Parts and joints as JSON
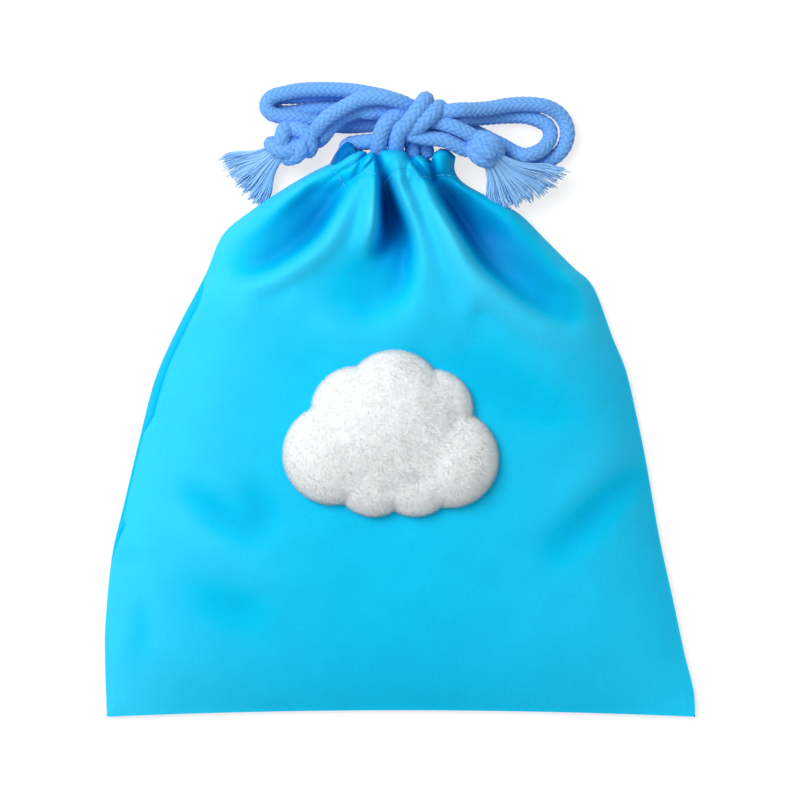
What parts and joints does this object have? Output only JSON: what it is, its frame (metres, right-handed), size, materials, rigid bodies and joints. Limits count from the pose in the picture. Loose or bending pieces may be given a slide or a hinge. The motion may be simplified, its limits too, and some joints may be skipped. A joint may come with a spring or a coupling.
{
  "type": "drawstring pouch",
  "caption": "Flat cloth pouch gathered shut by braided drawcords tied in a bow, with a puffy plush cloud sewn to its front.",
  "frame": {"origin": "under the middle of the bag, on the surface that it lies on", "axes": "+Z out of the front, +Y towards the gathered mouth, +X to the right of someone who looks at the front"},
  "size_m": [0.1999, 0.2146, 0.0372],
  "materials": {
    "polyester_cloth": "smooth plain-weave polyester with a faint satin sheen",
    "white_plush": "short-pile white plush",
    "braided_cord": "matt braided cotton-like cord"
  },
  "bodies": {
    "root": {"pouch_bag": "polyester_cloth", "plush_motif": "white_plush", "bow_knot": "braided_cord", "end_knot_left": "braided_cord", "end_knot_right": "braided_cord", "tassel_left": "braided_cord", "tassel_right": "braided_cord", "exit_left_1": "braided_cord", "exit_left_2": "braided_cord", "loop_left_outer": "braided_cord", "loop_left_inner": "braided_cord", "loop_right_outer": "braided_cord", "loop_right_inner": "braided_cord", "tail_left_upper": "braided_cord", "tail_left_lower": "braided_cord", "tail_right_upper": "braided_cord", "tail_right_lower": "braided_cord"}
  },
  "joints": []
}
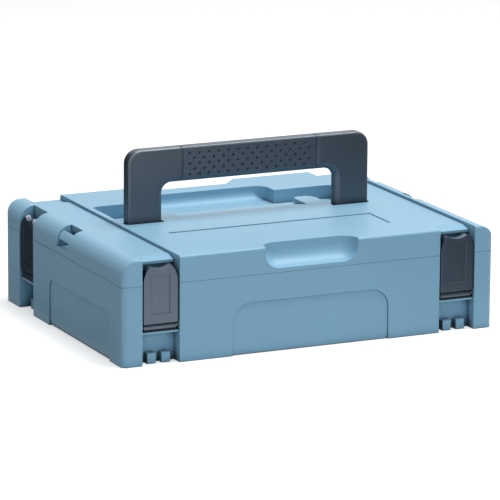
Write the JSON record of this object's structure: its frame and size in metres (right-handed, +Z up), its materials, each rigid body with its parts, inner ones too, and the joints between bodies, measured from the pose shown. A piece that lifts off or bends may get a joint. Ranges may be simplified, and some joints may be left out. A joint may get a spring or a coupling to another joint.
{
  "type": "hard tool case",
  "caption": "Stackable moulded tool case with a hinged lid, pivoting latches on the front and sides, and a carry handle that folds into the lid.",
  "frame": {"origin": "centre of the underside, on the surface that the case stands on", "axes": "+X to the right along the case's width, +Y from the front with the two latches to the hinged back, +Z up"},
  "size_m": [0.395, 0.295, 0.1759],
  "materials": {
    "shell": "finely textured moulded plastic, grey-blue",
    "handle": "smooth satin moulded plastic, blue-black",
    "grip": "dimpled satin plastic, blue-black",
    "latch": "satin moulded plastic, anthracite",
    "steel": "plain drawn steel"
  },
  "bodies": {
    "base": {"base_shell": "shell", "hinge_pin_left": "steel", "hinge_pin_right": "steel", "latch_pin_front_left": "steel", "latch_pin_front_right": "steel", "latch_pin_side_left": "steel", "latch_pin_side_right": "steel"},
    "lid": {"lid_shell": "shell", "handle_pin_left": "steel", "handle_pin_right": "steel"},
    "handle": {"handle_bow": "handle", "handle_grip": "grip"},
    "latch_front_left": {"latch_front_left": "latch"},
    "latch_front_right": {"latch_front_right": "latch"},
    "latch_side_left": {"latch_side_left": "latch"},
    "latch_side_right": {"latch_side_right": "latch"}
  },
  "joints": [
    {"name": "lid_open", "type": "hinge", "parent": "base", "child": "lid", "pos_m": [0, 0.1445, 0.0775], "axis": [-1, 0, 0], "range_deg": [0, 95]},
    {"name": "handle_fold", "type": "hinge", "parent": "lid", "child": "handle", "pos_m": [0, -0.0005, 0.0963], "axis": [-1, 0, 0], "range_deg": [0, 90]},
    {"name": "front_left_latch_open", "type": "hinge", "parent": "base", "child": "latch_front_left", "pos_m": [-0.1577, -0.1421, 0.036], "axis": [1, 0, 0], "range_deg": [0, 90]},
    {"name": "front_right_latch_open", "type": "hinge", "parent": "base", "child": "latch_front_right", "pos_m": [0.1577, -0.1421, 0.036], "axis": [1, 0, 0], "range_deg": [0, 90]},
    {"name": "side_left_latch_open", "type": "hinge", "parent": "base", "child": "latch_side_left", "pos_m": [-0.1921, 0.093, 0.036], "axis": [0, -1, 0], "range_deg": [0, 90]},
    {"name": "side_right_latch_open", "type": "hinge", "parent": "base", "child": "latch_side_right", "pos_m": [0.1921, 0.093, 0.036], "axis": [0, 1, 0], "range_deg": [0, 90]}
  ]
}
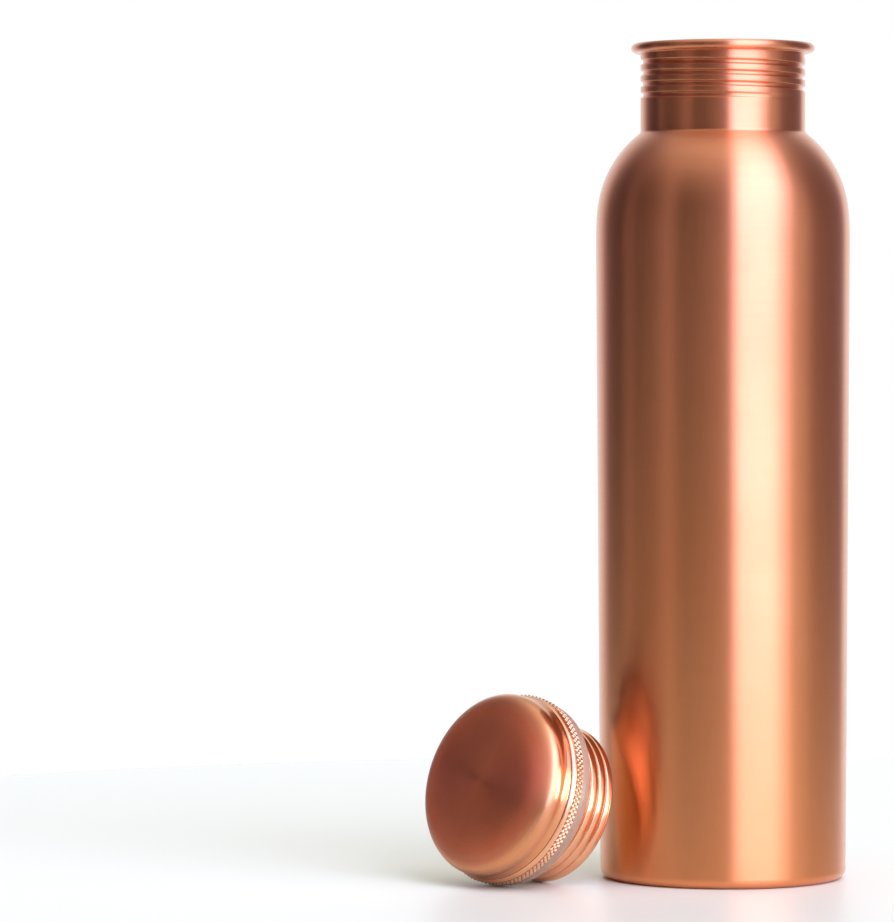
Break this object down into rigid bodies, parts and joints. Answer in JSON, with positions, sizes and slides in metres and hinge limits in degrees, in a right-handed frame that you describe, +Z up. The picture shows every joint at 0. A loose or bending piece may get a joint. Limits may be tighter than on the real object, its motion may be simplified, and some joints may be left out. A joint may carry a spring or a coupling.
{
  "type": "copper water bottle",
  "caption": "Tall copper water bottle with a domed shoulder, a rolled screw thread and a rolled lip, its knurled screw stopper off and lying beside it.",
  "frame": {"origin": "centre of the bottle's flat base, on the surface that the bottle and its stopper stand on", "axes": "+Z up along the bottle's axis to the mouth; -Y faces the viewer of the resting arrangement; the stopper lies towards -X"},
  "size_m": [0.1289, 0.087, 0.253],
  "materials": {
    "bottle_copper": "lacquered copper, polished with fine lines round the axis",
    "crown_copper": "copper, face turned to a fine circular satin, side polished",
    "bright_copper": "copper, polished bright",
    "clear_silicone": "milky translucent silicone rubber, smooth satin"
  },
  "bodies": {
    "bottle": {"bottle_shell": "bottle_copper"},
    "seal": {"seal_ring": "clear_silicone"},
    "cap": {"cap_crown": "crown_copper", "knurled_flange": "bright_copper", "cap_plug": "bright_copper", "plug_end_disc": "bright_copper"}
  },
  "joints": [
    {"name": "cap_lift", "type": "slide", "parent": "bottle", "child": "seal", "axis": [0, 0, 1], "range_m": [0, 0.27]},
    {"name": "cap_turn", "type": "hinge", "parent": "seal", "child": "cap", "pos_m": [-0.06103, -0.01863, 0.02685], "axis": [0.7063, 0.6472, -0.2867], "continuous": true}
  ]
}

▶ [SET PROBLEM]:
Without changing a word, restate the whole listing.

▶ [COMPLETE ANSWER]:
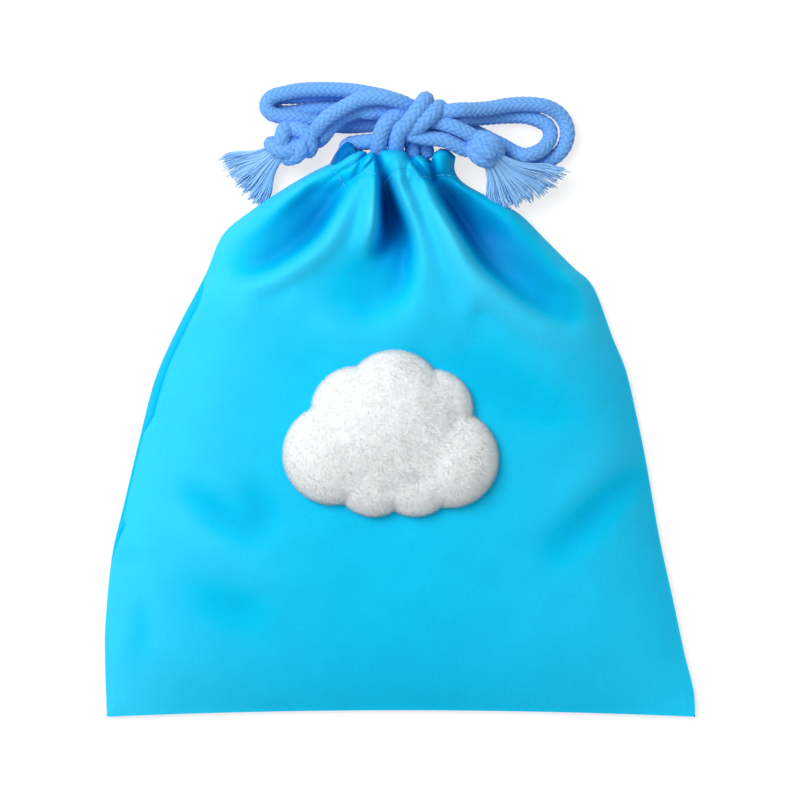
What parts and joints does this object have? Output only JSON: what it is, its frame (metres, right-handed), size, materials, rigid bodies and joints. Limits count from the pose in the picture. Loose or bending pieces may be given a slide or a hinge. The motion may be simplified, its limits too, and some joints may be skipped. A joint may come with a spring or a coupling.
{
  "type": "drawstring pouch",
  "caption": "Flat cloth pouch gathered shut by braided drawcords tied in a bow, with a puffy plush cloud sewn to its front.",
  "frame": {"origin": "under the middle of the bag, on the surface that it lies on", "axes": "+Z out of the front, +Y towards the gathered mouth, +X to the right of someone who looks at the front"},
  "size_m": [0.1999, 0.2146, 0.0372],
  "materials": {
    "polyester_cloth": "smooth plain-weave polyester with a faint satin sheen",
    "white_plush": "short-pile white plush",
    "braided_cord": "matt braided cotton-like cord"
  },
  "bodies": {
    "root": {"pouch_bag": "polyester_cloth", "plush_motif": "white_plush", "bow_knot": "braided_cord", "end_knot_left": "braided_cord", "end_knot_right": "braided_cord", "tassel_left": "braided_cord", "tassel_right": "braided_cord", "exit_left_1": "braided_cord", "exit_left_2": "braided_cord", "loop_left_outer": "braided_cord", "loop_left_inner": "braided_cord", "loop_right_outer": "braided_cord", "loop_right_inner": "braided_cord", "tail_left_upper": "braided_cord", "tail_left_lower": "braided_cord", "tail_right_upper": "braided_cord", "tail_right_lower": "braided_cord"}
  },
  "joints": []
}
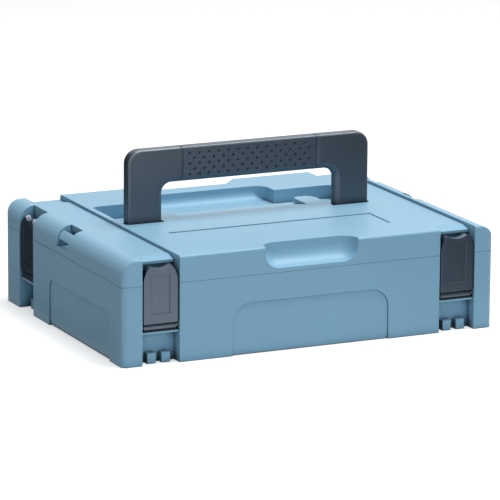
Write the JSON record of this object's structure: its frame and size in metres (right-handed, +Z up), its materials, each rigid body with its parts, inner ones too, and the joints between bodies, measured from the pose shown. A piece that lifts off or bends may get a joint. Ranges may be simplified, and some joints may be left out. A joint may get a spring or a coupling to another joint.
{
  "type": "hard tool case",
  "caption": "Stackable moulded tool case with a hinged lid, pivoting latches on the front and sides, and a carry handle that folds into the lid.",
  "frame": {"origin": "centre of the underside, on the surface that the case stands on", "axes": "+X to the right along the case's width, +Y from the front with the two latches to the hinged back, +Z up"},
  "size_m": [0.395, 0.295, 0.1759],
  "materials": {
    "shell": "finely textured moulded plastic, grey-blue",
    "handle": "smooth satin moulded plastic, blue-black",
    "grip": "dimpled satin plastic, blue-black",
    "latch": "satin moulded plastic, anthracite",
    "steel": "plain drawn steel"
  },
  "bodies": {
    "base": {"base_shell": "shell", "hinge_pin_left": "steel", "hinge_pin_right": "steel", "latch_pin_front_left": "steel", "latch_pin_front_right": "steel", "latch_pin_side_left": "steel", "latch_pin_side_right": "steel"},
    "lid": {"lid_shell": "shell", "handle_pin_left": "steel", "handle_pin_right": "steel"},
    "handle": {"handle_bow": "handle", "handle_grip": "grip"},
    "latch_front_left": {"latch_front_left": "latch"},
    "latch_front_right": {"latch_front_right": "latch"},
    "latch_side_left": {"latch_side_left": "latch"},
    "latch_side_right": {"latch_side_right": "latch"}
  },
  "joints": [
    {"name": "lid_open", "type": "hinge", "parent": "base", "child": "lid", "pos_m": [0, 0.1445, 0.0775], "axis": [-1, 0, 0], "range_deg": [0, 95]},
    {"name": "handle_fold", "type": "hinge", "parent": "lid", "child": "handle", "pos_m": [0, -0.0005, 0.0963], "axis": [-1, 0, 0], "range_deg": [0, 90]},
    {"name": "front_left_latch_open", "type": "hinge", "parent": "base", "child": "latch_front_left", "pos_m": [-0.1577, -0.1421, 0.036], "axis": [1, 0, 0], "range_deg": [0, 90]},
    {"name": "front_right_latch_open", "type": "hinge", "parent": "base", "child": "latch_front_right", "pos_m": [0.1577, -0.1421, 0.036], "axis": [1, 0, 0], "range_deg": [0, 90]},
    {"name": "side_left_latch_open", "type": "hinge", "parent": "base", "child": "latch_side_left", "pos_m": [-0.1921, 0.093, 0.036], "axis": [0, -1, 0], "range_deg": [0, 90]},
    {"name": "side_right_latch_open", "type": "hinge", "parent": "base", "child": "latch_side_right", "pos_m": [0.1921, 0.093, 0.036], "axis": [0, 1, 0], "range_deg": [0, 90]}
  ]
}
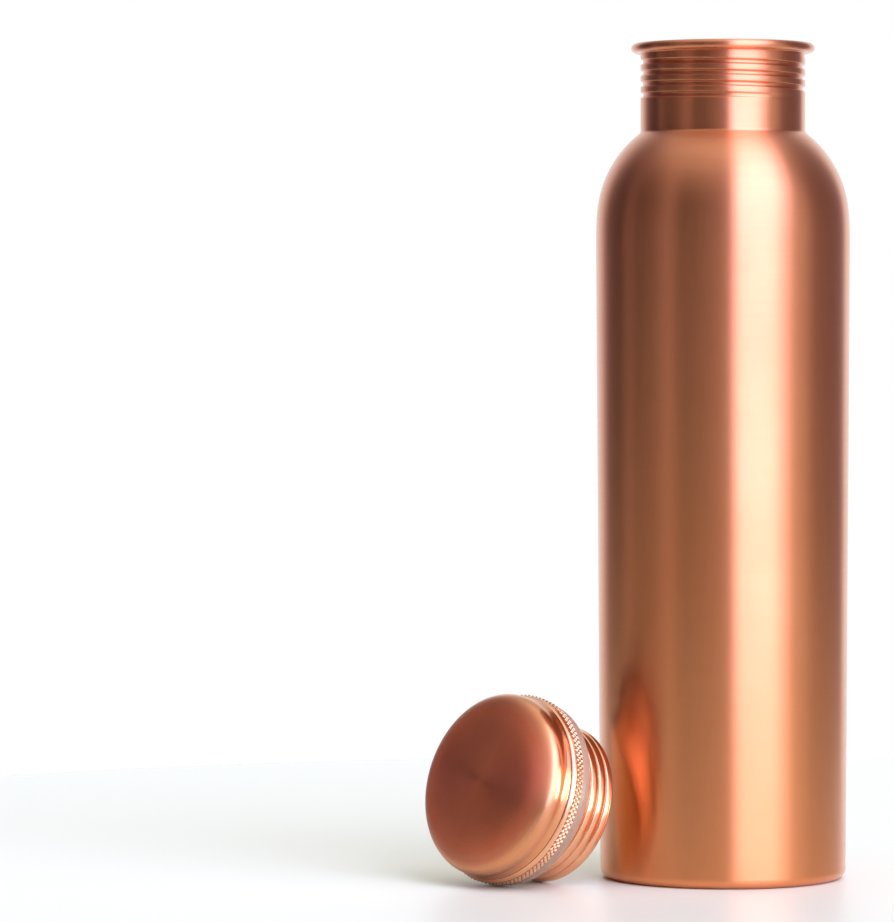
Break this object down into rigid bodies, parts and joints. Answer in JSON, with positions, sizes and slides in metres and hinge limits in degrees, in a right-handed frame that you describe, +Z up. The picture shows every joint at 0. A loose or bending piece may get a joint. Limits may be tighter than on the real object, its motion may be simplified, and some joints may be left out. A joint may carry a spring or a coupling.
{
  "type": "copper water bottle",
  "caption": "Tall copper water bottle with a domed shoulder, a rolled screw thread and a rolled lip, its knurled screw stopper off and lying beside it.",
  "frame": {"origin": "centre of the bottle's flat base, on the surface that the bottle and its stopper stand on", "axes": "+Z up along the bottle's axis to the mouth; -Y faces the viewer of the resting arrangement; the stopper lies towards -X"},
  "size_m": [0.1289, 0.087, 0.253],
  "materials": {
    "bottle_copper": "lacquered copper, polished with fine lines round the axis",
    "crown_copper": "copper, face turned to a fine circular satin, side polished",
    "bright_copper": "copper, polished bright",
    "clear_silicone": "milky translucent silicone rubber, smooth satin"
  },
  "bodies": {
    "bottle": {"bottle_shell": "bottle_copper"},
    "seal": {"seal_ring": "clear_silicone"},
    "cap": {"cap_crown": "crown_copper", "knurled_flange": "bright_copper", "cap_plug": "bright_copper", "plug_end_disc": "bright_copper"}
  },
  "joints": [
    {"name": "cap_lift", "type": "slide", "parent": "bottle", "child": "seal", "axis": [0, 0, 1], "range_m": [0, 0.27]},
    {"name": "cap_turn", "type": "hinge", "parent": "seal", "child": "cap", "pos_m": [-0.06103, -0.01863, 0.02685], "axis": [0.7063, 0.6472, -0.2867], "continuous": true}
  ]
}